- What you are asked to do
Output the material below in full, exactly as it is.

- Dataset extract
================================

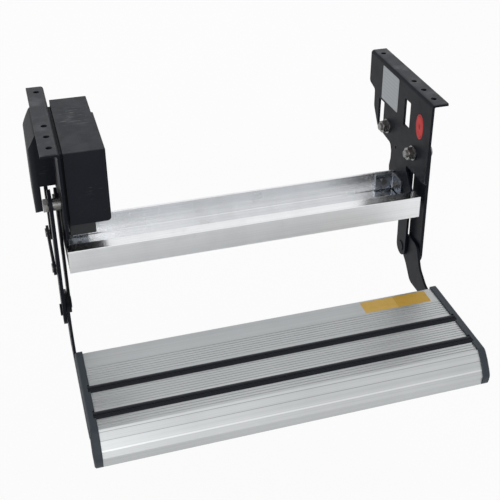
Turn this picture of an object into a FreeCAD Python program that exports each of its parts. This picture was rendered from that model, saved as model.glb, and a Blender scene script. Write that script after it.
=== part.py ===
import FreeCAD, Part
import math
import os

V = FreeCAD.Vector

# Electric entry step for a caravan, hung from the floor by two flanged brackets.
# X runs along the tread, Y from the front to the rear, Z is up, and the tread is down.
# The origin is the middle of the outer bolt pattern, on top of the flanges.
# Side view places are (back, down): behind the flanges' front edge and below their top.
# All side pieces are drawn for the right side and mirrored for the left.

# Brackets
plate_gap = 540.0
plate_thick = 4.0
bend_inside = 2.0
flange_length = 235.0
flange_width = 26.0
bolt_hole = 9.0
bolt_hole_out = 12.0
bolt_hole_end = 22.0
bolt_pitch = 35.0
slot_width = 22.0
slot_length = 46.0
front_slot = (83.0, 51.0)
rear_slot = (181.0, 92.0)
service_hole = 5.0
service_place = (114.0, 125.0)
front_depth = 136.0
rear_depth = 56.0
plate_edge = 20.0
lobe_back = 17.0
lobe_depth = 190.0

# Cross channel
channel_front = 18.0
channel_deep = 98.0
channel_top = 166.0
channel_height = 37.0
rail_deep = 20.0
rail_wall = 3.0
floor_thick = 4.0
notch_clearance = 0.5
cleat_long = 34.0
cleat_thick = 3.0
cleat_height = 28.0
cleat_bolt = 6.0

# Linkage
front_pivot = (50.0, 103.0)
arm_drop = 181.0
arm_lean = 2.0
pivot_back = 30.0
pivot_drop = 10.0
front_arm_width = 44.0
rear_arm_width = 36.0
rear_arm_thick = 4.0
front_arm_thick = 5.0
tread_plate_thick = 4.0
layer_gap = 1.0
plate_layer_gap = 2.0
pivot_bolt = 12.0
sleeve_width = 18.0
across_flats = 19.0
nut_height = 9.0
head_height = 7.5
thread_end = 2.0
washer_width = 24.0
washer_thick = 2.5
thin_head = 1.0
pin_head = 2.7
running_clearance = 0.05
side_clearance = 0.3
hole_clearance = 0.5

# Drive
crank_back = 101.0
crank_length = 105.0
crank_eye = 17.0
crank_tip = 12.0
rod_width = 22.0
rod_thick = 4.0
drive_pin = 8.0
drive_head = 1.5
shaft_width = 14.0
shaft_deep = 30.0
boss_width = 30.0
cover_front = 8.0
cover_length = 180.0
cover_top = 4.0
cover_height = 113.0
cover_width = 56.5
cover_step = 2.5
cover_shoulder = 120.0
cover_wall = 2.5
cover_corner = 6.0
mount_thick = 4.0
gearbox_width = 36.0
gearbox_front = 30.0
gearbox_room = 5.0
gearbox_bottom = 148.0
gearbox_shoulder = 104.0
motor_width = 46.0
motor_length = 90.0
worm_centres = 33.0
gland_width = 15.0
gland_length = 14.0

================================

- Expected output
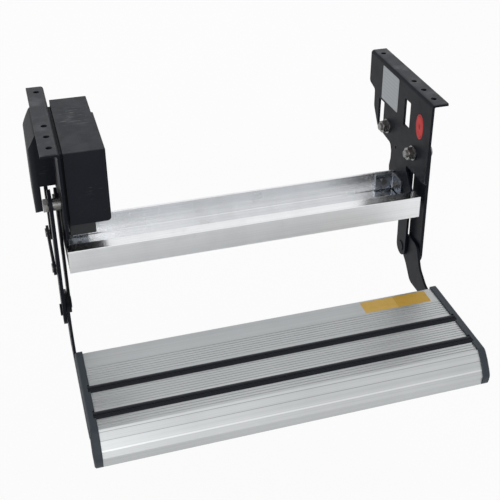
Turn this picture of an object into a FreeCAD Python program that exports each of its parts. This picture was rendered from that model, saved as model.glb, and a Blender scene script. Write that script after it.
=== part.py ===
import FreeCAD, Part
import math
import os

V = FreeCAD.Vector

# Electric entry step for a caravan, hung from the floor by two flanged brackets.
# X runs along the tread, Y from the front to the rear, Z is up, and the tread is down.
# The origin is the middle of the outer bolt pattern, on top of the flanges.
# Side view places are (back, down): behind the flanges' front edge and below their top.
# All side pieces are drawn for the right side and mirrored for the left.

# Brackets
plate_gap = 540.0
plate_thick = 4.0
bend_inside = 2.0
flange_length = 235.0
flange_width = 26.0
bolt_hole = 9.0
bolt_hole_out = 12.0
bolt_hole_end = 22.0
bolt_pitch = 35.0
slot_width = 22.0
slot_length = 46.0
front_slot = (83.0, 51.0)
rear_slot = (181.0, 92.0)
service_hole = 5.0
service_place = (114.0, 125.0)
front_depth = 136.0
rear_depth = 56.0
plate_edge = 20.0
lobe_back = 17.0
lobe_depth = 190.0

# Cross channel
channel_front = 18.0
channel_deep = 98.0
channel_top = 166.0
channel_height = 37.0
rail_deep = 20.0
rail_wall = 3.0
floor_thick = 4.0
notch_clearance = 0.5
cleat_long = 34.0
cleat_thick = 3.0
cleat_height = 28.0
cleat_bolt = 6.0

# Linkage
front_pivot = (50.0, 103.0)
arm_drop = 181.0
arm_lean = 2.0
pivot_back = 30.0
pivot_drop = 10.0
front_arm_width = 44.0
rear_arm_width = 36.0
rear_arm_thick = 4.0
front_arm_thick = 5.0
tread_plate_thick = 4.0
layer_gap = 1.0
plate_layer_gap = 2.0
pivot_bolt = 12.0
sleeve_width = 18.0
across_flats = 19.0
nut_height = 9.0
head_height = 7.5
thread_end = 2.0
washer_width = 24.0
washer_thick = 2.5
thin_head = 1.0
pin_head = 2.7
running_clearance = 0.05
side_clearance = 0.3
hole_clearance = 0.5

# Drive
crank_back = 101.0
crank_length = 105.0
crank_eye = 17.0
crank_tip = 12.0
rod_width = 22.0
rod_thick = 4.0
drive_pin = 8.0
drive_head = 1.5
shaft_width = 14.0
shaft_deep = 30.0
boss_width = 30.0
cover_front = 8.0
cover_length = 180.0
cover_top = 4.0
cover_height = 113.0
cover_width = 56.5
cover_step = 2.5
cover_shoulder = 120.0
cover_wall = 2.5
cover_corner = 6.0
mount_thick = 4.0
gearbox_width = 36.0
gearbox_front = 30.0
gearbox_room = 5.0
gearbox_bottom = 148.0
gearbox_shoulder = 104.0
motor_width = 46.0
motor_length = 90.0
worm_centres = 33.0
gland_width = 15.0
gland_length = 14.0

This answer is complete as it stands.